While the FBI’s conclusions may not convince the large number of conspiracy buffs who have fastened onto the plane’s demise, the conclusions did appear to satisfy many of the victims’ families, who have met frequently with investigators from the FBI and the National Transportation Safety Board since Flight 800 went down.

Joseph Lychner of Houston, whose wife and two daughters died in the explosion, was at Tuesday’s briefing. He said he is “absolutely satisfied. … I’m glad that the public can witness it as well now and be as convinced as we are that it was not a bomb or a missile but that it’s definitely a mechanical malfunction.”

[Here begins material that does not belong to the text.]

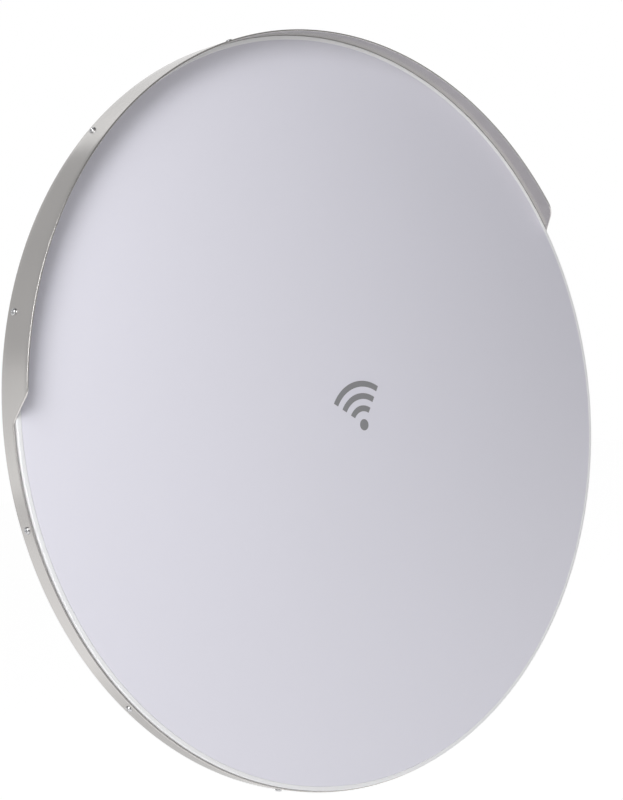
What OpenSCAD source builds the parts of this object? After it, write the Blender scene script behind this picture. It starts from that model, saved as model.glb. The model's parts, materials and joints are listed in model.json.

The victims’ families will turn their attention to a five-day hearing by the National Transportation Safety Board next month in Baltimore.

Investigators for the agency have determined that the explosion that destroyed the plane occurred when fuel vapors in the jet’s massive center fuel tank ignited. But the safety board has not been able to identify the cause of that explosion, although recent studies have focused on the possibility that defective electrical wiring generated a fatal spark.

Lychner said many of the families will pursue civil litigation against TWA and Boeing. “It makes me feel better to know who we go after to seek justice,” Lychner said.

In the days after the crash, when divers still were bringing up pieces of the wreckage, Kallstrom had predicted confidently that the mystery of the disaster would be resolved quickly and hinted that terrorism was the likely cause. Investigators had expected to find parts of the plane that clearly would show marks of a bomb explosion or missile impact.

But by late last year, with about 90 percent of the plane recovered, examined and reassembled like a jigsaw puzzle with nearly a million pieces, the expected evidence had not appeared. At that point, Kallstrom said Tuesday, investigators began to realize that instead of solving a mystery, they might have to prove a negative: that no criminal act was at fault.

One of the most difficult aspects of that effort involved understanding what exactly had been seen by so many people in the sky off Long Island on that July night.

What the witnesses heard turned out to be critical to understanding what they saw. Most of them reported seeing streaks of light in the sky followed by a loud roar and then a huge fireball.

However, because sound travels much more slowly than light, they heard the sound of the center fuel tank erupting well after the fact. That made some witnesses think that the flash had been something that caused the explosion.